Columnistas

Cocaína en tiempos de paz

19 de julio de 2016

Las guerrillas colombianas le deben su longevidad al narcotráfico. A diferencia de otras organizaciones subversivas latinoamericanas que, ante la crisis de fondos de los años setenta y ochenta tuvieron que escoger entre la muerte en la ilegalidad o los pactos con los gobiernos de turno, grupos como las Farc o el Eln fueron salvadas por la siembra, producción y venta de droga. La cocaína, principalmente, les sirvió de combustible para mantener su utopía revolucionaria mientras aumentaban su chequera delincuencial con alternativas como la extorsión o el secuestro. La idea de tomarse el poder les “justificaba” moralmente los medios. En el proceso, lo sabemos todos, se convirtieron en el cartel narcotraficante más grande del mundo.

Ahora parece que las Farc finalmente cerrarán su capítulo de lucha armada. El acuerdo de La Habana es irreversible y un altísimo porcentaje de guerrilleros entregará las armas. Pero los cultivos ilícitos siguen ahí. En ellos radica incluso que algunos frentes se muestren rebeldes al proceso de diálogo y le planten la cara al Secretariado.

Hace un par de semanas la Oficina de las Naciones Unidas contra la Droga y el Delito (Unodc) dio un batacazo informativo que los medios masivos apenas reseñaron: los cultivos de coca en Colombia aumentaron un 38 % entre el 2014 y el 2015. Nuestro país, a pesar de la euforia de los últimos años, es aún el principal productor de cocaína en el mundo y la nación con más cultivos ilícitos.

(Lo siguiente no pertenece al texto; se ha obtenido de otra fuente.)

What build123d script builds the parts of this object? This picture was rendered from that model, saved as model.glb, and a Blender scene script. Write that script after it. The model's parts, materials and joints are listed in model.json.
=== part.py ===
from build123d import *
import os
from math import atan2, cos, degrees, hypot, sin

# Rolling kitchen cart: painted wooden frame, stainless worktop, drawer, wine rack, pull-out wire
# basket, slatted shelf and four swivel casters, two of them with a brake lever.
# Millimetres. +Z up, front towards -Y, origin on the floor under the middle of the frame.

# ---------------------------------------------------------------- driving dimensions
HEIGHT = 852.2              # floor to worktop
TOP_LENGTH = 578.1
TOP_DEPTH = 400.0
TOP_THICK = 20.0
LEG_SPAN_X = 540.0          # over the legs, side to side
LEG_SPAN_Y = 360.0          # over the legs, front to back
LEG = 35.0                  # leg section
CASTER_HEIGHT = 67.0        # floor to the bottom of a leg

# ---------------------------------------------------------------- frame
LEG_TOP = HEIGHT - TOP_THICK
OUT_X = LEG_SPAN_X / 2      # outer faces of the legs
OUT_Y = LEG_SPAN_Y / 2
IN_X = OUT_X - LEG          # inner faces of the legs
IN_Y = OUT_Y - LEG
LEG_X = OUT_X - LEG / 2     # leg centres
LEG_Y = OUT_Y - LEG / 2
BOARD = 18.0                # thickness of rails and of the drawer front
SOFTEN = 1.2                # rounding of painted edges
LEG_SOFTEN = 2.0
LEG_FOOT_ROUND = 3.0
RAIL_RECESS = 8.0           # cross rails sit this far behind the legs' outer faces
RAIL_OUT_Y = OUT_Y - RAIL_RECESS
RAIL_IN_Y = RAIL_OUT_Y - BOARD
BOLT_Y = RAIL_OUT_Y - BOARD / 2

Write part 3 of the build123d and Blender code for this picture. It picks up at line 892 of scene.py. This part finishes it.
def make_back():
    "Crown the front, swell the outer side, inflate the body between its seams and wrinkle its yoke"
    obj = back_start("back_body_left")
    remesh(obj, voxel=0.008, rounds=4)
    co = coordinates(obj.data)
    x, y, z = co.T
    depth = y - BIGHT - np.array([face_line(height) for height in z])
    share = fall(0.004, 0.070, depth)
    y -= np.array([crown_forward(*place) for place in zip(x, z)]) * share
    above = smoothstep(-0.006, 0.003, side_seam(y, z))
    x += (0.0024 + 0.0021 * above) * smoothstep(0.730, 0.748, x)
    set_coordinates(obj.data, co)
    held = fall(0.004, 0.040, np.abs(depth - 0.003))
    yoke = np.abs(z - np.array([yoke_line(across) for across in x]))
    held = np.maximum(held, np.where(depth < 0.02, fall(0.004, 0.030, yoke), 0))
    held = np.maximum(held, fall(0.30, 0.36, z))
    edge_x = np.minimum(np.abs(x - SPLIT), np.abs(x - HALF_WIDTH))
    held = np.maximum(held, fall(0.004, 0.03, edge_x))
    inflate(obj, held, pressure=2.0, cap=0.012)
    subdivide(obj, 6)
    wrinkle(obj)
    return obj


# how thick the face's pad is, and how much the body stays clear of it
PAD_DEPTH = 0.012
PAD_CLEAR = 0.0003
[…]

Paradójicamente los acuerdos de La Habana son parte del problema. El fin de la fumigación, las dificultades para la erradicación manual e incluso la idea de algunos agricultores de favorecimientos en el posconflicto si son contabilizados como cocaleros; dispararon los sembradíos ilegales. Todo esto, según la ONU.

La fragmentación del negocio de la droga ya generó nuevos grupos que no dudan en ocupar el vacío dejado por la guerrilla. Aprovechan también la falta de continuidad en la política antidrogas de Santos y la insuficiente presencia estatal en los territorios más vulnerables a la producción de coca.

Por ahí tambalea la estabilidad gubernamental y social que tanto se anuncia desde la Casa de Nariño como necesaria para el posconflicto. El Presidente sabe (aunque poco lo dice) que las drogas son uno de los agujeros en el barco de la paz. Uno tan grande que puede hundirlo todo.